Accomplished. The data provisioning documentation is contained in the Ellis Island report, which implements the following :

Section 2: Relabel and transform variables (organized by data set; as discussed yesterday)

Accomplished partially.
To govern the metadata of the variables selected for the harmonization (150 items over 5 studies) a metadata table has been created and built-in into the project's ecosystem. Basically, it's a .csv table that maps existing properties of the variables as observed in the source files onto the additional, meta-data properties (e.g. type, construct, short_lable, new_item_name, etc.) With this number of items, it's impractical to fill in all possible meta-data, although of course, highly desirable. However, some metadata values are in a flux, because as you start exploring the item space, you change your categorization or labeling or renaming. If you don't plan to edit the csv and just want to look at the available metadata see this dynamic table. If you want to add or edit metadata edit this file

Section 3: Combine into single data set (include study level dummy variables)

Accomplished partially. This report shows what harmonized variable are available in a pooled dataset at the moment. Of course, provisional that the harmonization rules (and prerequisite categorizations of continuous variables) have been established as valid. (see my note on harmonization rules)

The structure of the scripts I have developed allows for modular development. The more variables are process, more harmonization rules are encoded, the larger the resultant combined dataset becomes.

Section 4: Estimate models (ever smoked as primary outcome to start; logistic regression)

  • not undertaken.

Section 5: Table results and compute odds ratio for covariates

  • not undertaken

    Note on Harmonization rules (h-rules)

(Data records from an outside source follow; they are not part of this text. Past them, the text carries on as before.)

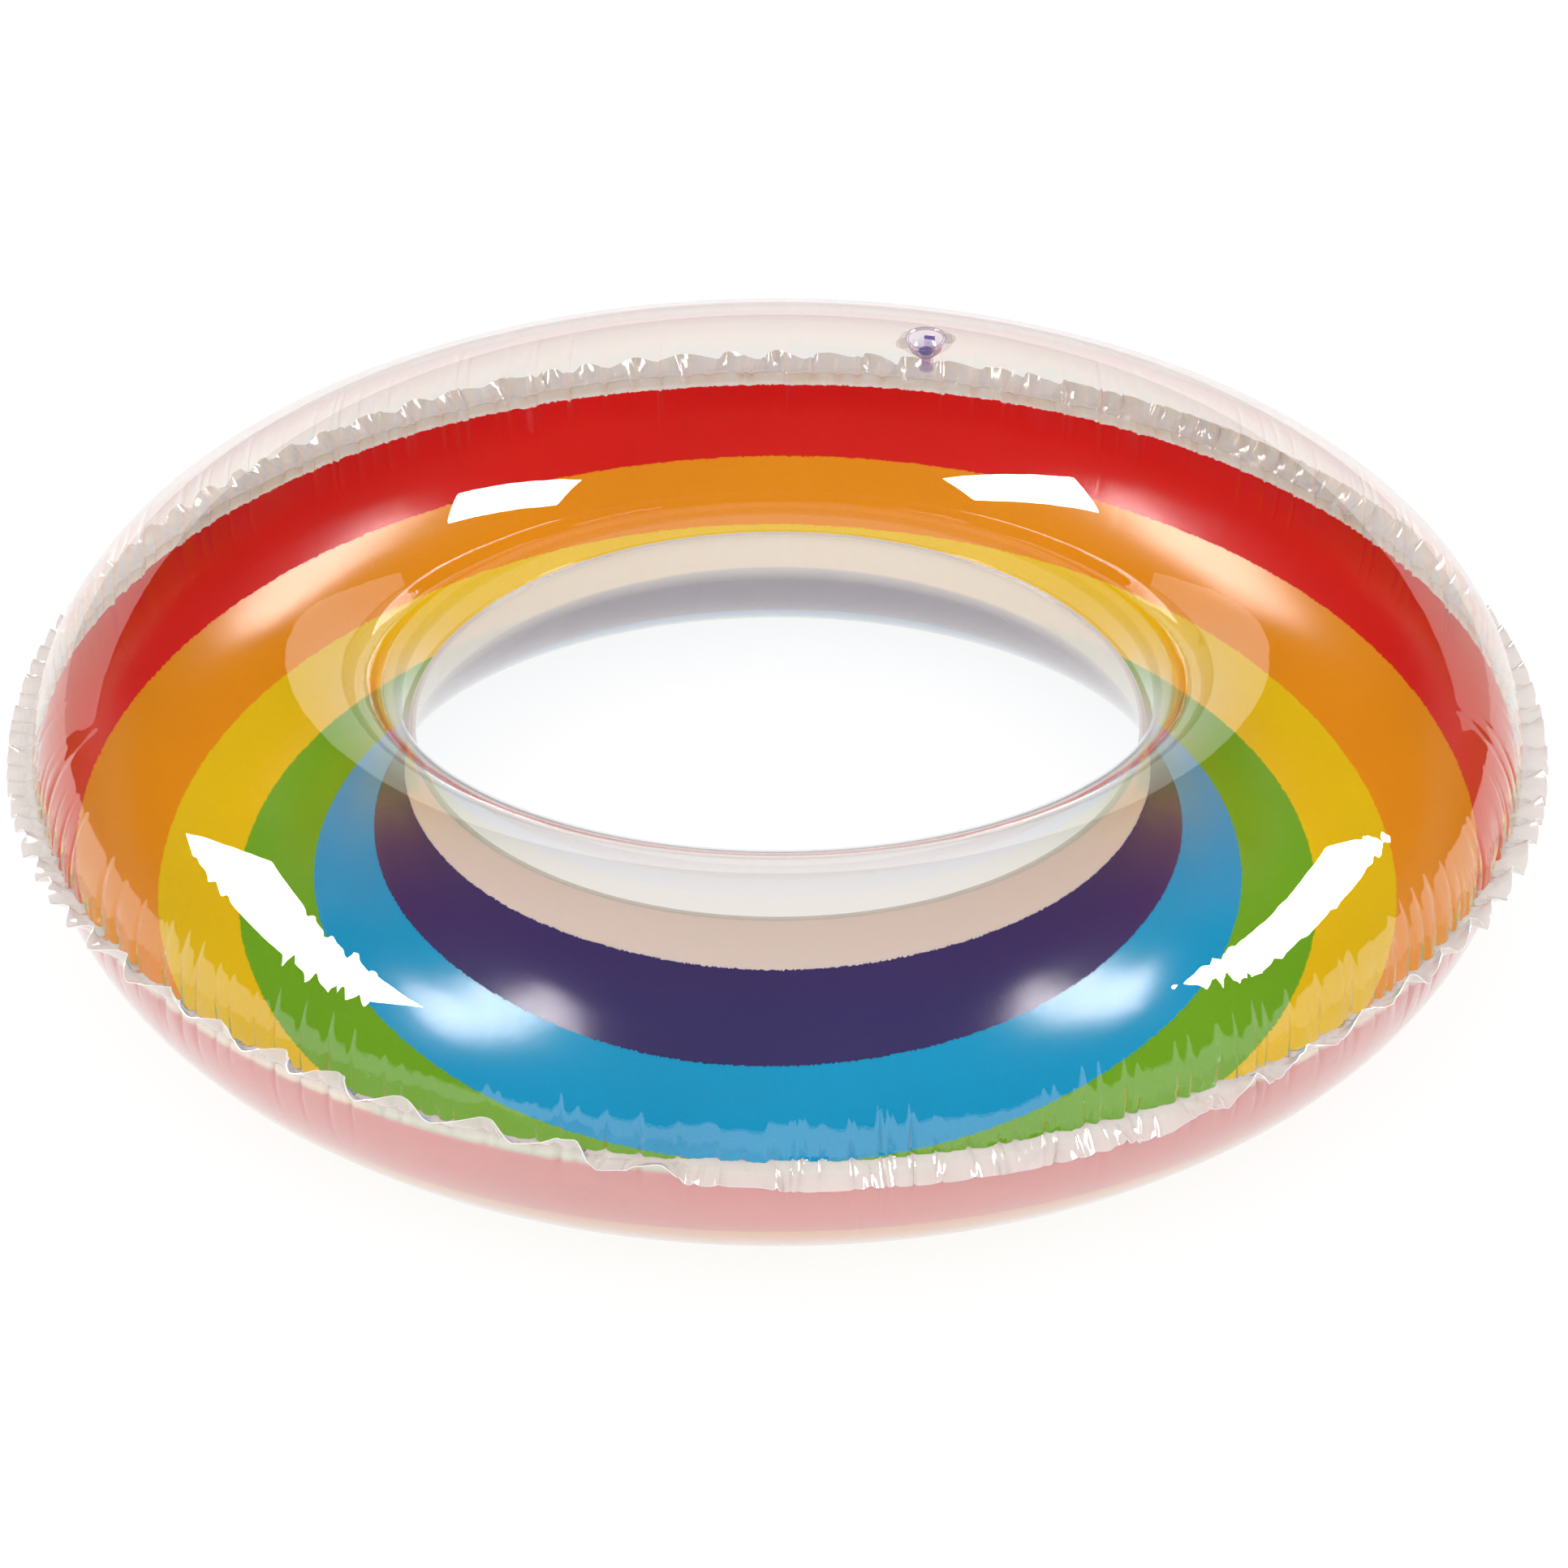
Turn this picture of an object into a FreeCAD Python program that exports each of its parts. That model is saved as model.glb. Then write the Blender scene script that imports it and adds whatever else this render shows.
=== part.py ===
import FreeCAD, Part
import math
import os
import Sketcher

# Inflatable swim ring: a clear top film and a printed bottom film, welded together
# round the hole and round the outside, with an inflation valve let into the top film.
# Z is up and the axis of the ring. The origin is on the floor, at the ring's centre.

doc = FreeCAD.newDocument("swim_ring")

# Driving dimensions, in millimetres and degrees.
sizes = [
    ("weld_radius", 350.0),      # outer weld line, inflated
    ("tube_width", 176.0),       # from the inner weld to the outer weld
    ("crown_height", 76.7),      # top of the ring above the weld plane
    ("contact_width", 12.0),     # flat the ring makes where it lies on the floor
    ("top_gauge", 0.3),          # film thicknesses
    ("bottom_gauge", 0.3),
    ("outer_flange", 11.5),      # film left outside the outer weld
    ("inner_flange", 3.0),       # film left inside the inner weld
    ("ink_gauge", 0.1),          # printed layer
    ("print_start", 15.3),       # angle round the tube from the inner weld to the first colour
    ("print_band", 26.7),        # angle that each colour covers
    ("valve_azimuth", 72.5),     # from +X towards +Y
    ("valve_tilt", 6.5),         # how far the valve leans in towards the hole
    ("valve_hole", 9.7),         # radius of the hole in the top film
    ("valve_flange", 14.0),      # radius of the welded foot
    ("foot_gauge", 0.5),         # thickness of the welded foot
    ("lug_gauge", 1.1),          # thickness of the two finger lugs
    ("lug_radius", 4.2),
    ("lug_offset", 11.0),        # lug centre from the valve axis
    ("web_gauge", 0.5),          # wall of the rolling cone
    ("web_depth", 8.2),          # how far the cone takes the stem down
    ("web_clearance", 0.1),      # cone to foot and cone to stem
    ("stem_radius", 3.7),
    ("stem_length", 8.4),        # below the collar
    ("collar_radius", 4.6),
    ("collar_height", 1.2),
    ("stem_bore", 2.3),
    ("plug_clearance", 0.06),    # radial, plug shank to bore
    ("plug_seat_gap", 0.1),      # plug head to collar
    ("plug_shank", 6.4),         # length of shank in the bore
    ("plug_head", 3.1),          # radius of the head
    ("plug_head_height", 1.5),
    ("tab_width", 5.4),
    ("tab_height", 4.6),
    ("tab_gauge", 0.9),
    ("tab_azimuth", 52.0),       # from the valve's own X
    ("strap_width", 2.2),
    ("strap_gauge", 0.5),
    ("strap_clearance", 0.1),
    ("flap_radius", 3.5),
    ("flap_gauge", 0.5),
    ("flap_gap", 0.1),           # flap to the end of the stem
]
colours = ["violet", "blue", "green", "yellow", "orange", "red"]

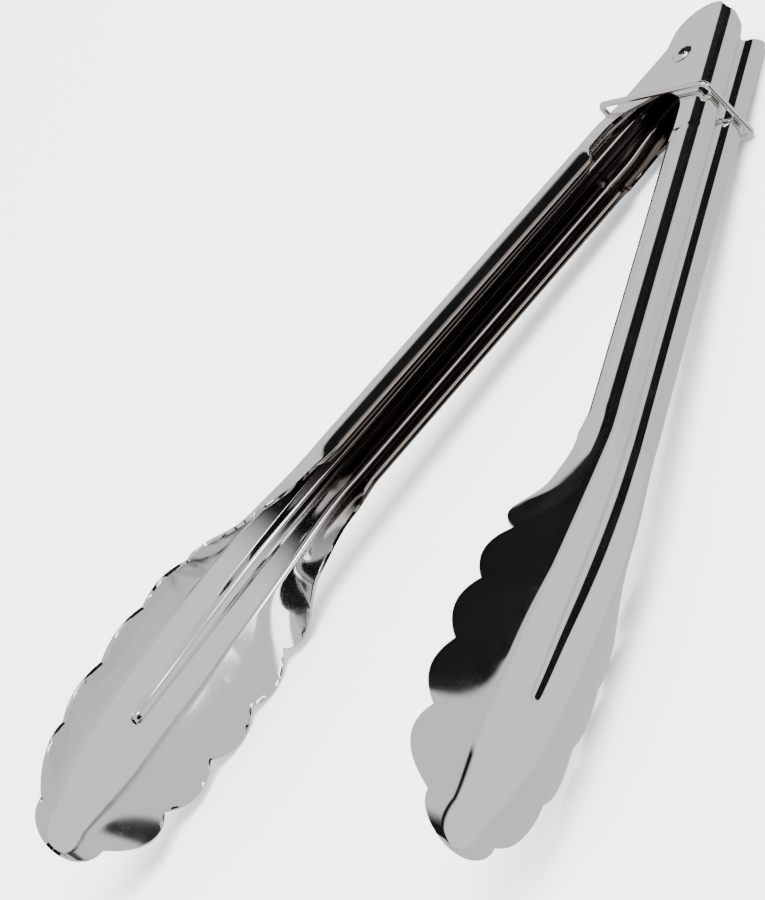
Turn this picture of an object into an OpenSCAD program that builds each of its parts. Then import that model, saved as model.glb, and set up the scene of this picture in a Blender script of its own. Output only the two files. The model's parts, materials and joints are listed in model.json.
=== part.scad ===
// Spring loaded kitchen tongs: two pressed sheet-steel arms on one rivet,
// pushed apart by a torsion spring and held by a sliding wire ring.
// Each arm is drawn along +X from the rivet, its back at +Y, the rivet along Z.

/* [Arms] */
// Distance from the rivet to the tip of each spoon
reach = 290.6; // [240:0.2:360]
// Thickness of the sheet
sheet = 1; // [0.8:0.05:1.3]
// Width of the outer arm at the rivet
arm_w = 19; // [15:0.2:24]
// Width of both arms where the spoon begins
arm_w_spoon = 20.2; // [16:0.2:26]
// Distance from the rivet to the outside of the back
back_y = 14.85; // [13:0.05:18]
// Distance from the rivet to the free edge of the flanges
edge_y = 3.4; // [2:0.1:5]
// The same behind the rolled edges, next to the rivet
lip_y = 5.9; // [4:0.1:7]
// Outside radius of the bent corners
corner_r = 3.8; // [2.5:0.1:4.2]
// Radius of the rolled edge along the handle
bead_r = 1.3; // [0.8:0.1:1.8]
// How far the flanges are drawn in at the rolled edge
tuck = 1.4; // [0.6:0.1:1.8]
// Angle between the two arms when open
open_angle = 42.2; // [34:0.1:46]

/* [Spoons] */
// Length of the spoon, from the flare to the tip
spoon_len = 125; // [100:1:150]
// Width of the spoon at its widest scallop corners
spoon_w = 46.6; // [36:0.2:56]
// How far the rim drops from the flange edge to the tip
crank = 16.5; // [13:0.1:20]
// Height of a scallop over its corners
lobe_h = 3.4; // [1.5:0.1:4]

/* [Groove] */
// Depth of the stiffening groove
groove_d = 1.8; // [1:0.1:2.4]
// Width of the groove between its edges
groove_w = 6.4; // [4:0.1:8]
// Distance from the groove's rounded end to the tip
groove_end = 42; // [35:1:60]

/* [Hinge] */
// Radius of the round rear end of the ears
ear_r = 11.2; // [9:0.1:13]
// Radius of the rivet's shank
rivet_r = 2.2; // [1.5:0.1:2.4]
// Radius of the rivet's domed heads
head_r = 3.4; // [3:0.1:5]
// Height of the rivet's domed heads
head_h = 1.3; // [0.8:0.1:2]
// Running clearance of the rivet in the ears
rivet_gap = 0.05; // [0.02:0.01:0.1]
// How much smaller the inner arm's ears are rounded, to clear the outer arm
ear_trim = 1.9; // [1.5:0.1:3]
// Gap between the nested ears, and under the rivet heads
ear_gap = 0.1; // [0.05:0.05:0.3]

/* [Spring] */
// Diameter of the spring wire
spring_d = 1.2; // [0.8:0.1:1.4]
// Radius of the coil's centre line
coil_r = 3.7; // [3.4:0.1:4.4]
// Whole turns of the coil before the legs are taken off
turns = 7; // [5:1:7]
// Length of each leg along its arm
leg_len = 38; // [30:1:50]

/* [Ring] */
// Diameter of the ring's wire
ring_d = 1.9; // [1.5:0.1:2.4]
// Distance from the rivet to the ring with the arms open
ring_x = 17.3; // [15:0.1:24]
// Gap between the ring and the flanges
ring_side_gap = 0.7; // [0.3:0.1:1.2]
// Gap between the ring and the backs of the open arms
ring_back_gap = 0.12; // [0.08:0.01:0.3]
// Bend radius of the ring's corners, to the wire's centre
ring_bend = 2.4; // [1.8:0.1:3]

/* [Hidden] */
$fn = 64;
half_open = open_angle / 2;
steel = [0.80, 0.80, 0.79];

// Positions along an arm
join_x = 34;
spoon_x = reach - spoon_len;
roll_x = 37;
roll_run = 4;
bead_to = spoon_x - 16;
tip_y = edge_y - crank;

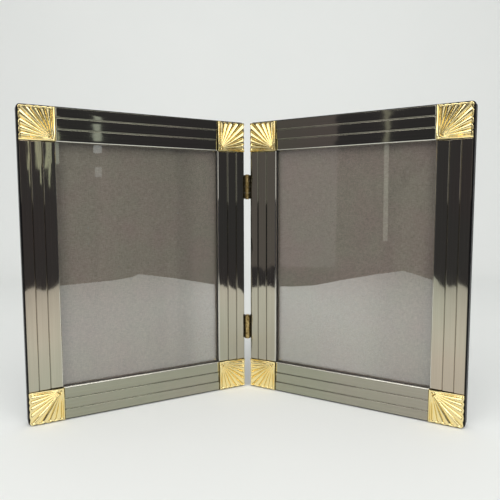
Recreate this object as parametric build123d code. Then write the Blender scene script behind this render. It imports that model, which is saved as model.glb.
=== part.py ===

Each study has a group of variables (e.g. "alsa" = c("SMOKER", "PIPCIGAR") that contributes to computing a particular harmonized variable (e.g. smoke_now). Each of these schema sets will have a particular pattern of possible response values to these variables(e.g. c("SMOKER"="YES", "PIPCIGAR"="NO")), which we export for inspection as .csv tables. We then will manually edit these .csv tables, populating new columns that will map values of harmonized variables to the specific response pattern of the schema set variables. I've build the scripts to import harmonization algorithms encoded in .csv tables and apply them to compute harmonized variables in the dataset combining raw and harmonized variables. I think smoking is harmonized quite neatly, as for the other harmonized variables, the current values in the .csv maps are only place holders I was testing the script with.

Progress Report

ampiccinin commented 8 years ago

9

SMOKING:

ALSA - Judging from frequencies (90% NA), I'm guessing that PIPCIGAR is not asked unless someone says "yes" to the smoking Q. ...except that then it should be 91%, so maybe there are a few people who said "don't smoke" who in fact use a pipe or have the occasional cigar?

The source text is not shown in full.